*The exercise*.
Among the lines below, keep only those from the one containing "Model this object" through the one containing "INTAKE_HALF = 88.0", and reproduce them exactly.

*Supplied material*.
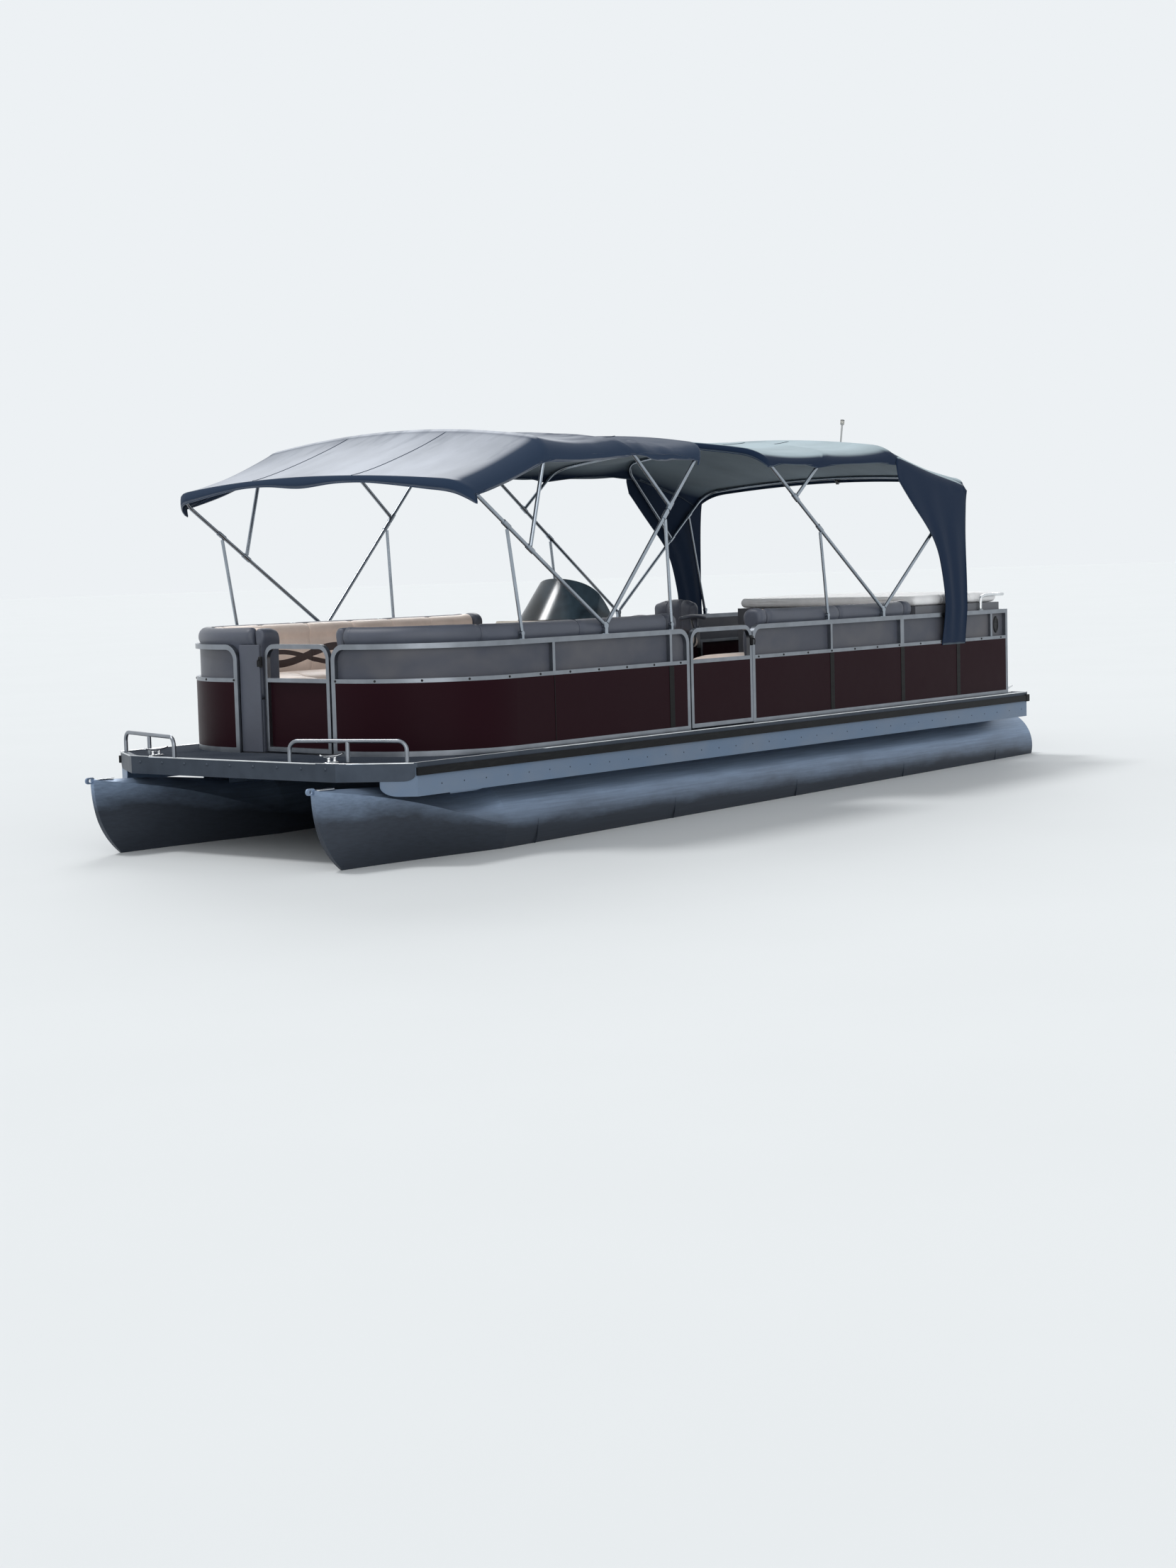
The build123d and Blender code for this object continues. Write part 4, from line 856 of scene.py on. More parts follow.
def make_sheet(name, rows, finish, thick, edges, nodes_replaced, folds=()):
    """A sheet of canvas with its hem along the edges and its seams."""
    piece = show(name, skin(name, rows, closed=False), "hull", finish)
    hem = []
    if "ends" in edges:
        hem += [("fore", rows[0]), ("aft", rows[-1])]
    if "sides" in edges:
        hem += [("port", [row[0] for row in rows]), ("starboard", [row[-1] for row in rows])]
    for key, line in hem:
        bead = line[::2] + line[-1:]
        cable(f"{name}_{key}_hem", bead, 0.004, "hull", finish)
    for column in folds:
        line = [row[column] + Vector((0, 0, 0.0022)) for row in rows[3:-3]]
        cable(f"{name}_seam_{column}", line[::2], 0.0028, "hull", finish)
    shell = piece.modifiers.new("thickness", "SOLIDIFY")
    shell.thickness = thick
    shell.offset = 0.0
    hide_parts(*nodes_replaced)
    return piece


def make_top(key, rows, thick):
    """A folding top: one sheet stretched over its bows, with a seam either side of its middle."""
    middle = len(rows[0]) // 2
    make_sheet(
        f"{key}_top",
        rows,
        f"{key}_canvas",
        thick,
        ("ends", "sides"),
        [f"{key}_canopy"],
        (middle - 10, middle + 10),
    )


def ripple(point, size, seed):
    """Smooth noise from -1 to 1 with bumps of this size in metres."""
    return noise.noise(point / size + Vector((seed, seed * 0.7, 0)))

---

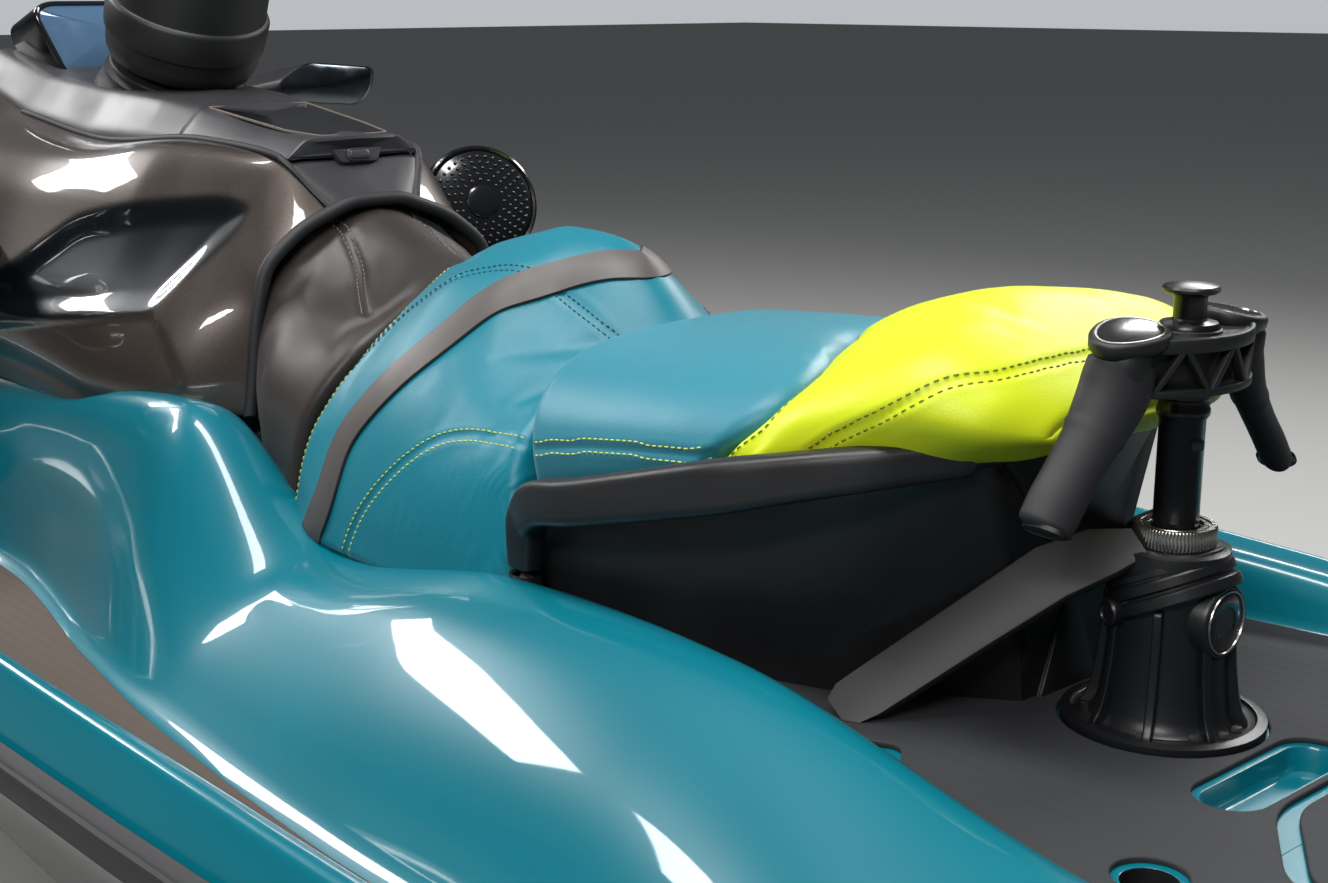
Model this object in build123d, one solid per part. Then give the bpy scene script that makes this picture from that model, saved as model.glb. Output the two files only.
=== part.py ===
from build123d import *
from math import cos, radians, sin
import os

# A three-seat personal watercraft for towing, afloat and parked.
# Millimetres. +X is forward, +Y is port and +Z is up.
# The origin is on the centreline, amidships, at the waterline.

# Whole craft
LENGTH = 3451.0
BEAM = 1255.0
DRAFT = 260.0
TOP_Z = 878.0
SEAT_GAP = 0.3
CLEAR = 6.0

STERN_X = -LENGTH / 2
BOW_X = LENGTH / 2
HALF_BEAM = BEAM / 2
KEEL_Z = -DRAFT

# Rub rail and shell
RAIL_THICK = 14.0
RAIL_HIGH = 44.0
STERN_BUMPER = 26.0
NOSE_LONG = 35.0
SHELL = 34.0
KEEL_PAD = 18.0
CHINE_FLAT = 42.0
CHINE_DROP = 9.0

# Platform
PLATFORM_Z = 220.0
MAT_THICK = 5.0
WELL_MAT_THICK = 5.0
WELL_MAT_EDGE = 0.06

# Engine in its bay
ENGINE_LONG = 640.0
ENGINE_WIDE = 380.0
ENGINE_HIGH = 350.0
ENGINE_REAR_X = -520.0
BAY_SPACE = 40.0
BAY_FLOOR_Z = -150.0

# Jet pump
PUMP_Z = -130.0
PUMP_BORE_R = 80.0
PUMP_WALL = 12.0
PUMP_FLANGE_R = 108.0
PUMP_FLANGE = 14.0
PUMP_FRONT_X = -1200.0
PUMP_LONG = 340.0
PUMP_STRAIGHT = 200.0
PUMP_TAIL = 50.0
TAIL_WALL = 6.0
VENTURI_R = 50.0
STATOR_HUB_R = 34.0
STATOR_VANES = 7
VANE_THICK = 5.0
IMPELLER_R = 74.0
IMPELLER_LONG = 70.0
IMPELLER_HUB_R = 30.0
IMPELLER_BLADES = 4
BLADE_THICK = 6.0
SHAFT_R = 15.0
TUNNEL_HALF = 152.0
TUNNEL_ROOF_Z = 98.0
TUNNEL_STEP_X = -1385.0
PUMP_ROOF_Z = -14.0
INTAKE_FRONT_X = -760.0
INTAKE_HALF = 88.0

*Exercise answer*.
Model this object in build123d, one solid per part. Then give the bpy scene script that makes this picture from that model, saved as model.glb. Output the two files only.
=== part.py ===
from build123d import *
from math import cos, radians, sin
import os

# A three-seat personal watercraft for towing, afloat and parked.
# Millimetres. +X is forward, +Y is port and +Z is up.
# The origin is on the centreline, amidships, at the waterline.

# Whole craft
LENGTH = 3451.0
BEAM = 1255.0
DRAFT = 260.0
TOP_Z = 878.0
SEAT_GAP = 0.3
CLEAR = 6.0

STERN_X = -LENGTH / 2
BOW_X = LENGTH / 2
HALF_BEAM = BEAM / 2
KEEL_Z = -DRAFT

# Rub rail and shell
RAIL_THICK = 14.0
RAIL_HIGH = 44.0
STERN_BUMPER = 26.0
NOSE_LONG = 35.0
SHELL = 34.0
KEEL_PAD = 18.0
CHINE_FLAT = 42.0
CHINE_DROP = 9.0

# Platform
PLATFORM_Z = 220.0
MAT_THICK = 5.0
WELL_MAT_THICK = 5.0
WELL_MAT_EDGE = 0.06

# Engine in its bay
ENGINE_LONG = 640.0
ENGINE_WIDE = 380.0
ENGINE_HIGH = 350.0
ENGINE_REAR_X = -520.0
BAY_SPACE = 40.0
BAY_FLOOR_Z = -150.0

# Jet pump
PUMP_Z = -130.0
PUMP_BORE_R = 80.0
PUMP_WALL = 12.0
PUMP_FLANGE_R = 108.0
PUMP_FLANGE = 14.0
PUMP_FRONT_X = -1200.0
PUMP_LONG = 340.0
PUMP_STRAIGHT = 200.0
PUMP_TAIL = 50.0
TAIL_WALL = 6.0
VENTURI_R = 50.0
STATOR_HUB_R = 34.0
STATOR_VANES = 7
VANE_THICK = 5.0
IMPELLER_R = 74.0
IMPELLER_LONG = 70.0
IMPELLER_HUB_R = 30.0
IMPELLER_BLADES = 4
BLADE_THICK = 6.0
SHAFT_R = 15.0
TUNNEL_HALF = 152.0
TUNNEL_ROOF_Z = 98.0
TUNNEL_STEP_X = -1385.0
PUMP_ROOF_Z = -14.0
INTAKE_FRONT_X = -760.0
INTAKE_HALF = 88.0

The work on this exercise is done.